The Estonian Language Centre in Narva is marking the Year of the Estonian Language with special film screenings. The aim of the evenings is on the one hand to promote the many facets of modern Estonian cinema to visitors to the centre, while on the other hand it is an excellent opportunity for the audience to brush up on their Estonian listening skills. As a rule the films have subtitles in both Russian and English, so the evenings are also suited to less proficient users of Estonian. There will be a warm-up game with the audience before each film, and afterwards a discussion on its themes.
At 18:00 on 27 February everyone is invited to Narva’s Apollo cinema to watch the comedy caper Sangarid, which takes viewers back in time to the 1980s. Three young Estonians escape from the Soviet Union and go abroad in search of the kind of life for themselves that they have seen in such shows as Miami Vice, Knight Rider and Santa Barbara. They are met as true heroes in Sweden for having broken free from the Iron Curtain. But once media interest in them dies down, they discover that they have become little more than troublesome immigrants. To make a living they have to start doing something as ridiculous as work! But the lads are not quitters by nature and put a series of crazy plans into action to make their breakthrough in the West.

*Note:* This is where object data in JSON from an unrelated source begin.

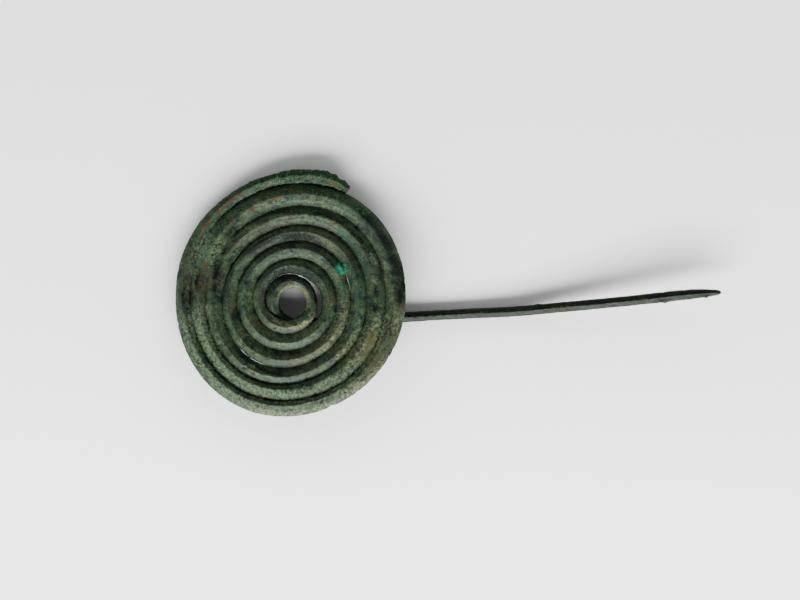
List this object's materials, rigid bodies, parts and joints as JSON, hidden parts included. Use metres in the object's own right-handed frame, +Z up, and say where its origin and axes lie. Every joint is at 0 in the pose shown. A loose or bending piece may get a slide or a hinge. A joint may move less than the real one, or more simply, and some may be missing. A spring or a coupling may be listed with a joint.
{
  "type": "fibula brooch",
  "caption": "Flat spiral disc of ridged bronze wire that runs out behind into a long pointed pin; the outer end of the wire is broken off.",
  "frame": {"origin": "on the surface the brooch lies on, below the middle of its bounding box", "axes": "+X towards the pin's point, +Z up out of the face of the disc"},
  "size_m": [0.142, 0.0644, 0.0081],
  "materials": {
    "patinated_bronze": "forged bronze under a rough, mottled green patina with crusts"
  },
  "bodies": {
    "root": {"spiral_brooch": "patinated_bronze"}
  },
  "joints": []
}
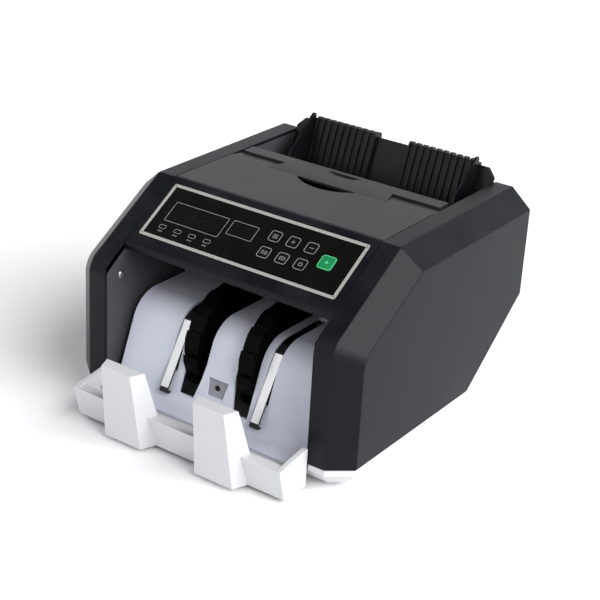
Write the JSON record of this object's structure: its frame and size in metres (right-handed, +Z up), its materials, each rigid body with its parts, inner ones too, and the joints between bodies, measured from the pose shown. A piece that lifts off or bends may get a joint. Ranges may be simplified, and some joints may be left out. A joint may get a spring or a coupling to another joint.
{
  "type": "banknote counting machine",
  "caption": "Table-top banknote counter: rear bill hopper with sliding guides, feed rollers, bladed stacker wheels, front stacker tray with stop fingers and a sloping keypad.",
  "frame": {"origin": "centre of the bounding box's bottom, on the surface that the feet stand on", "axes": "+Z up; the stacker tray and the keypad face -Y; +X is on the right of a person who stands in front"},
  "size_m": [0.25, 0.291, 0.1794],
  "materials": {
    "white_plastic": "satin",
    "grey_plastic": "satin",
    "dark_plastic": "fine texture",
    "cover_plastic": "fine texture",
    "black_plastic": "satin",
    "overlay": "gloss",
    "lens": "gloss",
    "key_black": "satin",
    "start_green": "satin",
    "board": "satin",
    "steel": "satin",
    "supply_metal": "satin",
    "rubber": "matt"
  },
  "bodies": {
    "cabinet": {"base_tub": "white_plastic", "front_tray": "white_plastic", "foot_front_left": "rubber", "foot_front_right": "rubber", "foot_rear_left": "rubber", "foot_rear_right": "rubber", "side_shell_left": "dark_plastic", "side_shell_right": "dark_plastic", "side_frame_left": "steel", "side_frame_right": "steel", "panel_housing": "dark_plastic", "keypad_overlay": "overlay", "display_main": "lens", "display_batch": "lens", "display_board": "board", "hopper_bar": "cover_plastic", "feed_deck": "dark_plastic", "hopper_body": "black_plastic", "retard_roller": "rubber", "stacker_face": "grey_plastic", "guide_strip_left": "steel", "guide_strip_right": "steel", "stacker_sensor": "grey_plastic", "main_motor": "steel", "feed_belt": "rubber", "stacker_belt": "rubber", "main_board": "board", "power_supply": "supply_metal", "power_inlet": "black_plastic", "rear_panel": "dark_plastic", "shell_screw_left": "steel", "shell_screw_right": "steel", "stacker_bearing_left": "steel", "stacker_bearing_right": "steel"},
    "stacker_rotor": {"stacker_shaft": "steel", "stacker_wheel_left": "rubber", "stacker_wheel_right": "rubber", "stacker_pulley": "steel"},
    "feed_rotor": {"feed_shaft": "steel", "feed_roller_left": "rubber", "feed_roller_right": "rubber", "feed_pulley": "steel"},
    "pickup_rotor": {"pickup_shaft": "steel", "pickup_roller_left": "rubber", "pickup_roller_right": "rubber", "pickup_pulley": "steel"},
    "motor_rotor": {"motor_pulley": "steel"},
    "guide_left": {"bill_guide_left": "black_plastic"},
    "guide_right": {"bill_guide_right": "black_plastic"},
    "cover": {"top_cover": "cover_plastic"},
    "rocker": {"power_switch": "black_plastic"},
    "gap_knob": {"feed_gap_knob": "black_plastic"},
    "key_function_cap": {"key_function": "key_black"},
    "key_plus_cap": {"key_plus": "key_black"},
    "key_minus_cap": {"key_minus": "key_black"},
    "key_mode_cap": {"key_mode": "key_black"},
    "key_batch_cap": {"key_batch": "key_black"},
    "key_restart_cap": {"key_restart": "key_black"},
    "key_start_cap": {"key_start": "start_green"}
  },
  "joints": [
    {"name": "feed_spin", "type": "hinge", "parent": "cabinet", "child": "feed_rotor", "pos_m": [0, 0.05046, 0.084], "axis": [1, 0, 0], "continuous": true},
    {"name": "pickup_spin", "type": "hinge", "parent": "cabinet", "child": "pickup_rotor", "pos_m": [0, 0.09646, 0.084], "axis": [1, 0, 0], "continuous": true},
    {"name": "stacker_spin", "type": "hinge", "parent": "cabinet", "child": "stacker_rotor", "pos_m": [0, -0.04154, 0.057], "axis": [1, 0, 0], "continuous": true},
    {"name": "motor_spin", "type": "hinge", "parent": "cabinet", "child": "motor_rotor", "pos_m": [-0.104, 0.07546, 0.034], "axis": [1, 0, 0], "continuous": true},
    {"name": "guide_left_slide", "type": "slide", "parent": "cabinet", "child": "guide_left", "axis": [1, 0, 0], "range_m": [-0.014, 0.014]},
    {"name": "guide_right_slide", "type": "slide", "parent": "cabinet", "child": "guide_right", "axis": [1, 0, 0], "range_m": [-0.014, 0.014]},
    {"name": "key_function_press", "type": "slide", "parent": "cabinet", "child": "key_function_cap", "axis": [0, 0.533, -0.8461], "range_m": [0, 0.0005], "stiffness_N_per_m": 1500},
    {"name": "key_plus_press", "type": "slide", "parent": "cabinet", "child": "key_plus_cap", "axis": [0, 0.533, -0.8461], "range_m": [0, 0.0005], "stiffness_N_per_m": 1500},
    {"name": "key_minus_press", "type": "slide", "parent": "cabinet", "child": "key_minus_cap", "axis": [0, 0.533, -0.8461], "range_m": [0, 0.0005], "stiffness_N_per_m": 1500},
    {"name": "key_mode_press", "type": "slide", "parent": "cabinet", "child": "key_mode_cap", "axis": [0, 0.533, -0.8461], "range_m": [0, 0.0005], "stiffness_N_per_m": 1500},
    {"name": "key_batch_press", "type": "slide", "parent": "cabinet", "child": "key_batch_cap", "axis": [0, 0.533, -0.8461], "range_m": [0, 0.0005], "stiffness_N_per_m": 1500},
    {"name": "key_restart_press", "type": "slide", "parent": "cabinet", "child": "key_restart_cap", "axis": [0, 0.533, -0.8461], "range_m": [0, 0.0005], "stiffness_N_per_m": 1500},
    {"name": "key_start_press", "type": "slide", "parent": "cabinet", "child": "key_start_cap", "axis": [0, 0.533, -0.8461], "range_m": [0, 0.0005], "stiffness_N_per_m": 1500},
    {"name": "cover_hinge", "type": "hinge", "parent": "cabinet", "child": "cover", "pos_m": [0, -0.01804, 0.16], "axis": [1, 0, 0], "range_deg": [0, 75]},
    {"name": "switch_rock", "type": "hinge", "parent": "cabinet", "child": "rocker", "pos_m": [-0.028, 0.13936, 0.04], "axis": [1, 0, 0], "range_deg": [-16, 0]},
    {"name": "knob_turn", "type": "hinge", "parent": "cabinet", "child": "gap_knob", "pos_m": [0, 0.01246, 0.15], "axis": [0, 0, 1], "range_deg": [-150, 150]}
  ],
  "couplings": [
    {"joint": "pickup_spin", "follows": "feed_spin", "ratio": 1},
    {"joint": "stacker_spin", "follows": "feed_spin", "ratio": 0.625},
    {"joint": "motor_spin", "follows": "feed_spin", "ratio": 1.25}
  ]
}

The Integration Foundation will be launching a number of procurements and application rounds in the near future, two of which we will be organising for the first time. Namely, we will be opening an application round for the organisation of sports and cultural events all over Estonia being funded by the Ministry of Finance. We will also be launching a procurement to find a partner to teach Estonian and English to entrepreneurs and key employees of companies in Ida-Viru County. In February we will also be launching a procurement for the organisation of language camps for young foreign Estonians, and on 25 February opening a round of applications for support for foreign Estonian cultural associations. You can find out more about the competitions we are organising at here.
The ‘Ku-Ku’ Estonian Language fair will shortly be held once again. In Narva the fair will take place in Narva College of the University of Tartu from 11:00-16:00 on 9 March, while in Tallinn it will be held at the Song Festival Grounds from 11:00-17:00 on 23 March.
The fair is designed to promote different ways of learning Estonian. As part of the event you can:
take a look at the latest study materials;
play brand new language-learning games;
find the right learning format for you;
obtain advice on preparing for the state language exam;
find out all about language immersion;
attend a language café; and
take part in a workshop highlighting the differences between language-learning methods and showing you how to choose the method that is right for you and how to use everyday objects and opportunities to improve your language skills.
Adult learners with different levels of Estonian and different learning needs are welcome to attend the fair.
There will be a prize draw on the hour, every hour. Plus there will be a café, and fun activities will be organised for children. At the Narva fair there will be entertainment from the folk dance group ‘Päikeseratas’, the Hot Arabian Show and the Snake Show. In Tallinn visitors will be entertained by the ‘Fox’ roller-figure skating club, the ‘Leigarid’ folk dance association, fire-wielding magician Maikl and the AN2M acrobats.
Admission to the fair is free of charge.
Organisation of the language fair is being financed by the Ministry of Culture and via the European Social Fund project ‘Terms and conditions of the provision of support for activities promoting integration in Estonian society’.